Pendersleigh & Sons Cartography‘s official ink map of Wilshire Park, available on art prints in several sizes and reproduced on a wide variety of merchandise

Wilshire Park is a small, Midtown neighborhood whose borders are formed by Olympic Boulevard on the south, Crenshaw Boulevard on the west, Wilshire Boulevard on the north, and Wilton Place on the east. Its desirable, central location and quaint charm have led to various parties attempting to claim it for their benefit. Some residential realtors have extended the traditional use of the term “Westside” to the neighborhood, hoping to attach that area’s mostly white and affluent connotations to the neighborhood. Commercial interests, on the other hand, have occasionally led to it being described as part of neighboring Koreatown, presumably with an eye on extending the identity of that bustling commercial center into this quiet, mostly residential neighborhood.

Wilshire Blvd suddenly gets quiet in Wilshire Park

Wilshire Park is almost completely residential. When entering the neighborhood from Koreatown to the east, one notices an almost complete halt in the Hangul signs, the aroma of gogigui, and crowded shopping centers. They immediately give way to several nondescript apartments and only a couple of equally nondescript businesses.

An attractive row of typical Wilshire Park homes

The bulk of the neighborhood is made up of a variety of architectural styles including American Craftsman, California Bungalow, Colonial Revival, Dutch Colonial, Mediterranean, Spanish Colonial, and Victorian-Craftsman Transitional styles. The oldest home built in the neighborhood, at 715 Norton Avenue, was in 1907. Most of the rest were built between the 1912 and 1929. A number are listed as Los Angeles Historic-Cultural Landmarks.

The Boulevard Heights Tract opened here in 1906. The Wilshire Park Tract was subdivided in 1921 and developed around Los Angeles Railway‘s (LARy) L Line. The L Line ended service in 1940, by which time Wilshire Park was mostly built-out and, presumably, most Wilshire Park residents had transitioned from mass transit to car dependency. The Wilshire Park HPOZ was designated in 2008.

UPDATE: The Boulevard Heights Historic District was added to the National Register of Historic Places in 2012.

Although a few Wilshire Park residents have accepted the ecological realities of California and thus xeriscaped their lawns, many of the homeowners have attempted to transplant temperate aesthetics to our semi-arid chaparral. Thus a large number of the homes still feature rose gardens and lush, green lawns. If not for the palms, the large magnolias, and the western oaks; the sycamore-shaded neighborhood could probably pass for somewhere in the Middle West.

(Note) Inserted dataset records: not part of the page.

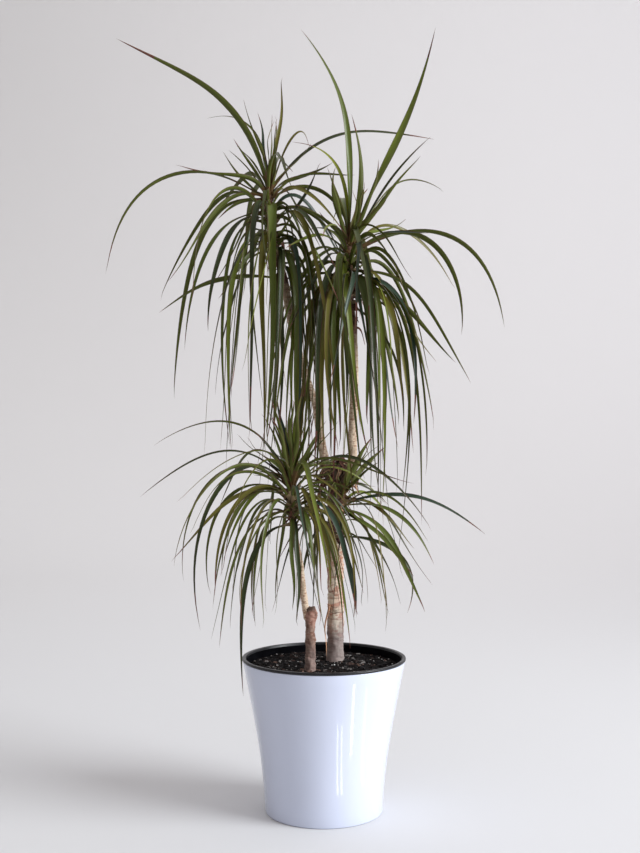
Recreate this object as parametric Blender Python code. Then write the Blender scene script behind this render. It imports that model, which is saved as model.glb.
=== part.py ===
"""A potted dragon tree: two bare canes in a tapered pot, carrying four crowns of
long narrow leaves. Metres, +Z up, origin at the centre of the pot's underside,
front of the plant towards -Y."""
import math
import random

import bmesh
import bpy
from mathutils import Vector
from mathutils.bvhtree import BVHTree

MM = 0.001
GAP = 0.0003
LEAF_CLEARANCE = 0.0006

POT_HEIGHT = 0.260
POT_RIM_RADIUS = 0.140
POT_FOOT_RADIUS = 0.101
POT_WALL = 0.004
POT_FLOOR = 0.005
SHELL_TOP = 0.2554
LINER_WALL = 0.0025
LINER_LIP_WIDTH = 0.0075
LINER_TAB_WIDTH = 0.008
SOIL_LEVEL = 0.2457
POT_SIDES = 32

CANE_SIDES = 12
STEM_SIDES = 10
CORE_SIDES = 8
TALL_CANE_RADIUS = 0.0143
SHORT_CANE_RADIUS = 0.0086
STEM_RADIUS = 0.0072
LOW_STEM_RADIUS = 0.0054
CROWN_RADIUS = 0.0085

KEEL_PER_LENGTH = 1 / 90
KEEL_MOST = 0.0048
KEEL_LEAST = 0.0024
ARCHED_RINGS = (0.0, 0.11, 0.27, 0.46, 0.66, 0.86)
STRAIGHT_RINGS = (0.0, 0.20, 0.50, 0.80)
STRAIGHT_TURN = 55
GOLDEN_ANGLE = 137.5

# Centre lines of canes and stems, each place as (x, y, z) in millimetres.
TALL_CANE = ((20, 50, 246), (21, 50, 360), (20, 51, 480), (21, 50, 592))
SHORT_CANE = ((-23, -36, 246), (-23, -36, 300), (-22, -36, 351))
LEFT_STEM = (
    (12, 50, 560), (3, 49, 592), (-5, 48, 631), (-14, 46, 693), (-32, 44, 742),
    (-46, 43, 790), (-58, 42, 843), (-70, 41, 912), (-86, 40, 968),
    (-96, 40, 1020), (-96, 40, 1080),
)
RIGHT_STEM = (
    (28, 46, 545), (42, 40, 572), (50, 35, 600), (50, 31, 640), (52, 27, 700),
    (53, 24, 755), (50, 22, 826), (45, 20, 879), (44, 20, 950), (46, 20, 990),
)
SHORT_CANE_SHOOT = (
    (-24, -36, 322), (-30, -36, 344), (-35, -36, 378), (-40, -35, 420),
    (-46, -34, 453), (-51, -34, 480), (-54, -34, 505), (-54, -34, 570),
)
SIDE_SHOOT = (
    (16, 44, 418), (14, 34, 434), (14, 27, 456), (18, 24, 486), (25, 21, 511),
    (35, 18, 540), (38, 17, 552),
)

# Age of a leaf in its crown: youngest and upright at 0, oldest and hanging at 1.
# Reach and rise in millimetres, lift and fall in degrees above the level.
AGES = (0.0, 0.10, 0.24, 0.42, 0.65, 1.0)
AGE_REACH = (22, 80, 150, 140, 100, 70)
AGE_RISE = (125, 120, 5, -170, -320, -345)
AGE_LIFT = (86, 72, 62, 54, 46, 36)
AGE_FALL = (84, 45, -42, -76, -88, -92)
AGE_WIDTH = (8, 10, 11, 11.5, 11, 10)

# Leaves dealt out by the rule reach this share further towards the front and the
# back, so that a crown is about as deep as its outline leaves make it wide.
DEPTH_REACH = 0.55

# Leaves that give a crown its outline: height of the root, heading, reach and
# rise to the tip, lift at the root, fall at the tip, twist, width, and for some
# how far the tip swings aside. A crown's fill is how many more the rule deals
# out, and its wide stretches how far they reach.
LEFT_CROWN = dict(
    name="left_crown", stem=LEFT_STEM, top=1078, floor=905, splits=(1040, 995),
    radius=CROWN_RADIUS, scale=1.0, wide=1.0, fill=50, start=40, seed=5,
    leaves=(
        (1060, 190, 264, 263, 80, 23, 50, 18),
        (1052, 176, 290, -128, 37, -82, 25, 10),
        (1064, 160, 120, 146, 88, -6, 0, 5),
        (1064, 40, 27, 214, 84, 90, 0, 9),
        (1062, 130, 32, 155, 84, 72, 20, 8),
        (1058, 165, 74, 90, 56, 40, 0, 5),
        (1048, 190, 80, 88, 42, 56, 0, 6),
        (1056, 205, 184, -160, 14, -50, 35, 14),
        (1049, 170, 170, -345, 18, -88, 15, 12),
        (1030, 195, 146, -246, 0, -86, 0, 9),
        (1026, 212, 116, -212, 0, -88, 30, 12),
        (1012, 200, 68, -400, 20, -98, 0, 8),
        (914, 185, 216, -62, 6, -38, 15, 11),
        (970, 215, 112, -100, -2, -48, 0, 9),
        (1030, 278, 80, -412, 34, -92, 0, 21, -14),
        (1034, 253, 78, -395, 36, -95, 10, 15),
        (1031, 320, 112, -320, 20, -80, 25, 15),
        (1066, 12, 304, 112, 57, -8, 20, 11),
        (1052, 10, 152, -72, 40, -74, 10, 10),
        (974, 335, 89, 137, 56, 62, 20, 12),
        (1066, 20, 74, 86, 74, -75, 0, 6),
        (1030, 358, 115, -45, 26, -50, 15, 9),
        (1028, 325, 140, -110, 20, -60, 25, 11),
        (1018, 318, 95, -388, 12, -96, 20, 16),
        (986, 333, 95, -380, 15, -86, -20, 13),
        (960, 320, 80, -360, 10, -85, 10, 12),
        (935, 308, 60, -330, 25, -93, 0, 15, -14),
        (925, 262, 56, -310, 5, -90, 0, 12),
        (960, 286, 62, -340, 30, -92, 10, 13, -34),
        (990, 224, 88, -380, 12, -97, 20, 11),
        (985, 258, 72, -385, 28, -95, 0, 14, 8),
        (1058, 82, 255, 70, 66, -22, 0, 11),
        (1046, 104, 262, -130, 46, -78, 0, 11),
    ),
)
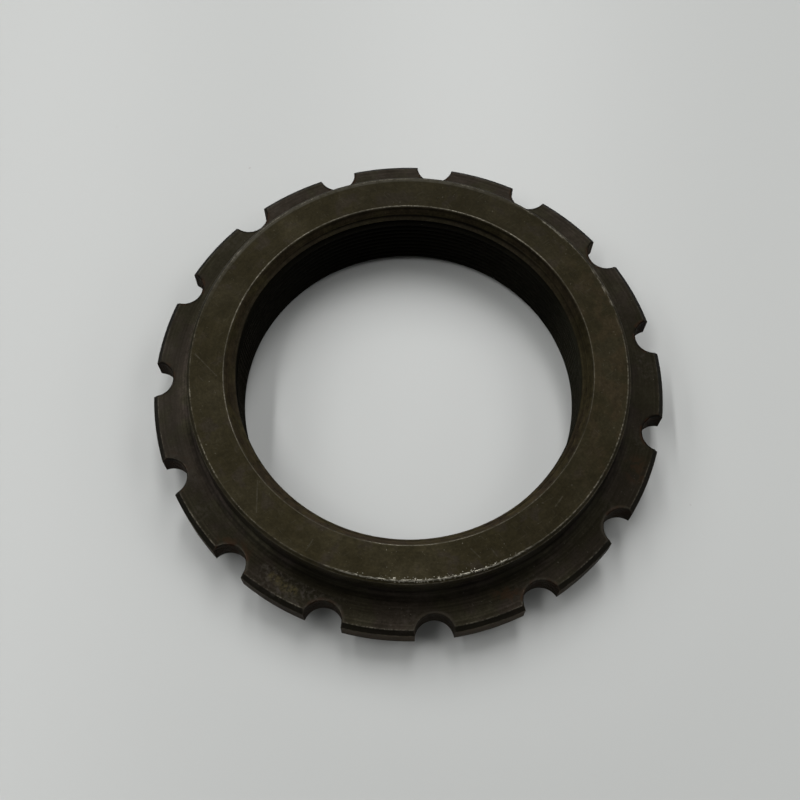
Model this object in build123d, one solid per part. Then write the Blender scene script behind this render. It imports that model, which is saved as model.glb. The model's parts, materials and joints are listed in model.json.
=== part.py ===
from build123d import *
from math import radians, tan
import os

# An adjusting ring nut, turned and milled from one piece of steel. Sizes are in millimetres.
# It lies on its hub. The origin is on the nut's axis at that seat, and +Z points up out of the
# boss. A tooth of the flange is centred on +X.

# Bore, left at the tapping size of its thread, whose profile is finer than this model. The
# lead-in's angle is measured from the axis.
thread_diameter = 95.0
thread_pitch = 2.0
lead_in_over_thread = 3.8
lead_in_angle = 30.0
bore_lower_chamfer = 2.4

# Boss above the flange, with a hollow neck where it meets the flange
boss_wall = 11.8
boss_height = 10.5
boss_edge_chamfer = 0.8
boss_neck_radius = 4.0

# Hub below the flange, which carries the nut's seat and meets the flange in a plain turned corner
hub_wall = 11.8
hub_height = 7.2
hub_edge_chamfer = 0.8

# Toothed flange, which reaches out past the boss
flange_reach = 10.7
flange_thickness = 8.3
flange_upper_chamfer = 1.3
flange_lower_chamfer = 0.5

# Notches in the rim, for a hook spanner or a lock tab
notch_count = 15
notch_width = 10.2
notch_depth = 5.2
notch_edge_break = 0.3

# An internal metric thread is bored smaller than its nominal size by this share of the pitch.
bore_per_pitch = 1.0825
cutter_run_out = 1.0

# Walls are measured from the thread's nominal size, so that they stay solid when it changes.
thread_radius = thread_diameter / 2
bore_radius = thread_radius - bore_per_pitch * thread_pitch / 2
lead_in_radius = thread_radius + lead_in_over_thread / 2
lead_in_depth = (lead_in_radius - bore_radius) / tan(radians(lead_in_angle))
boss_radius = thread_radius + boss_wall
hub_radius = thread_radius + hub_wall
flange_radius = boss_radius + flange_reach
notch_radius = notch_width / 2
notch_centre_radius = flange_radius - notch_depth + notch_radius

flange_underside = hub_height
flange_top = flange_underside + flange_thickness
top_face = flange_top + boss_height


def half_section():
    """The ring's section on one side of its axis: x is the radius and y the height."""
    outline = Polyline(
        (bore_radius, 0),
        (hub_radius, 0),
        (hub_radius, flange_underside),
        (flange_radius, flange_underside),
        (flange_radius, flange_top),
        (boss_radius, flange_top),
        (boss_radius, top_face),
        (lead_in_radius, top_face),
        (bore_radius, top_face - lead_in_depth),
        close=True,
    )
    section = make_face(outline)

    def corner(radius, height):
        return section.vertices().sort_by_distance((radius, height))[0]

    section = chamfer(corner(bore_radius, 0), bore_lower_chamfer)
    section = chamfer(corner(hub_radius, 0), hub_edge_chamfer)
    section = chamfer(corner(flange_radius, flange_underside), flange_lower_chamfer)
    section = chamfer(corner(flange_radius, flange_top), flange_upper_chamfer)
    section = fillet(corner(boss_radius, flange_top), boss_neck_radius)
    section = chamfer(corner(boss_radius, top_face), boss_edge_chamfer)
    return section


def turned_blank():
    """The ring as it leaves the lathe, before the notches are cut."""
    return revolve(Plane.XZ * half_section(), axis=Axis.Z)


def notch_cutter():
    """A round cutter as long as the flange is thick, flared at both ends to break the notch's edges."""
    flared_radius = notch_radius + notch_edge_break
    outline = Polyline(
        (0, flange_underside - cutter_run_out),
        (flared_radius, flange_underside - cutter_run_out),
        (flared_radius, flange_underside),
        (notch_radius, flange_underside + notch_edge_break),
        (notch_radius, flange_top - notch_edge_break),
        (flared_radius, flange_top),
        (flared_radius, flange_top + cutter_run_out),
        (0, flange_top + cutter_run_out),
        close=True,
    )
    return revolve(Plane.XZ * make_face(outline), axis=Axis.Z)


def ring_nut():
    """The blank with its notches cut, half a pitch away from +X on each side."""
    half_pitch = 180 / notch_count
    notches = PolarLocations(notch_centre_radius, notch_count, start_angle=half_pitch)
    nut = turned_blank() - [place * notch_cutter() for place in notches]
    return nut.solid()


os.makedirs("parts", exist_ok=True)
export_step(ring_nut(), "parts/ring_nut.step")
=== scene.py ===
import json
from dataclasses import dataclass
from math import acos, cos, pi, radians, sin, tan

import bpy
import numpy as np
from mathutils import Matrix, Vector


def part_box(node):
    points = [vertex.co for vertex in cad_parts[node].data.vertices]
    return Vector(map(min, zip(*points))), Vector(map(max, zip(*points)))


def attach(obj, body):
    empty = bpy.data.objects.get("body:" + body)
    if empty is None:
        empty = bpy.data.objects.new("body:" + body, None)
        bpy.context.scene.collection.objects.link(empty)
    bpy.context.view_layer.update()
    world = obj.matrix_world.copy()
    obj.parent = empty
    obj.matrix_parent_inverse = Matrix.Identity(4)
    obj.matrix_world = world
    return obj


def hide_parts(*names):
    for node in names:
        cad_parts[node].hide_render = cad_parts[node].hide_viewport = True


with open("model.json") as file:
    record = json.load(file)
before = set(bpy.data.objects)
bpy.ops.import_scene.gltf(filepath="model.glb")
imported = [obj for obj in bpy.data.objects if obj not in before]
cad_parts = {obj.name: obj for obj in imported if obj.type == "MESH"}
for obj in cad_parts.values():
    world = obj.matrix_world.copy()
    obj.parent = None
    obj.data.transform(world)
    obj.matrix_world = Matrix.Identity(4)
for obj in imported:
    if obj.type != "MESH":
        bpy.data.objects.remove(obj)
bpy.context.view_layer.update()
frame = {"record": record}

# The looks of an adjusting ring nut: dark, oil-blackened steel, lying on its hub on a pale table.
# Lengths are in metres, in the frame's axes. The nut's axis is Z, and a tooth is centred on +X.
mm = 0.001
record = frame["record"]
mounts = {mount["name"]: mount for mount in record["mounts"]}
low_corner, high_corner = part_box("ring_nut")

# Sizes that the frame gives
flange_radius = high_corner.x
top_face = high_corner.z
seat = low_corner.z
bore_radius = mounts["thread"]["dims"]["r_mm"] * mm
flange_underside = mounts["flange_underside"]["pos_m"][2]
notch_count = len(record["physics"]["openings"])

# Sizes of the turned form, as in the solid. The lead-in's angle is measured from the axis.
boss_radius = 59.3 * mm
boss_chamfer = 0.8 * mm
hub_chamfer = 0.8 * mm
neck_radius = 4.0 * mm
flange_top = 15.5 * mm
rim_top_chamfer = 1.3 * mm
rim_low_chamfer = 0.5 * mm
notch_radius = 5.1 * mm
notch_root_radius = 64.8 * mm
notch_edge_break = 0.3 * mm
lead_in_radius = 49.4 * mm
lead_in_slope = tan(radians(30))
bore_lower_chamfer = 2.4 * mm

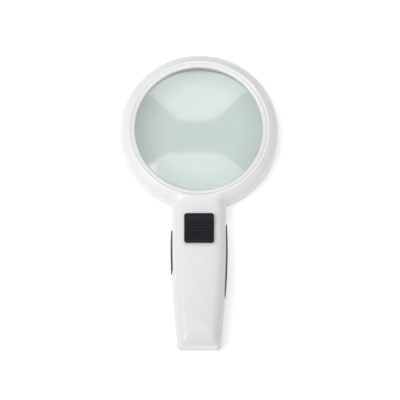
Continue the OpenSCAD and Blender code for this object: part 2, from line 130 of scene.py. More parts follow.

Doris Eaton Travis, Helen Lee Worthing, and Mildred Harris

Much of the neighborhood looks much as it must’ve in the silent film era, when it was home to many stars. Doris Eaton, Helen Lee Worthing, and Mildred Harris all lived there. In 1925, a chase scene in the Buster Keaton film, Seven Chances, took place at Olympic and Bronson. Keaton can be seen running along the train tracks of the L Line, a subtle reminder that this streetcar suburb and most of Los Angeles were built not around the automobile, as is so often wrongly stated, but the streetcar.

Situated three miles south of Downtown Hollywood and five miles west of Downtown Los Angeles, the Mid-Wilshire area was in a prime position in the 1930s and it was at the peak of its association with the film industry, leading to the area being cumbersomely referred to as “The Upper East Side of the West Coast.” The nearby Ambassador Hotel, the Brown Derby, the Cocoanut Grove club, Perino’s, and the Wiltern Theater were/are attractions that no doubt contributed to the association.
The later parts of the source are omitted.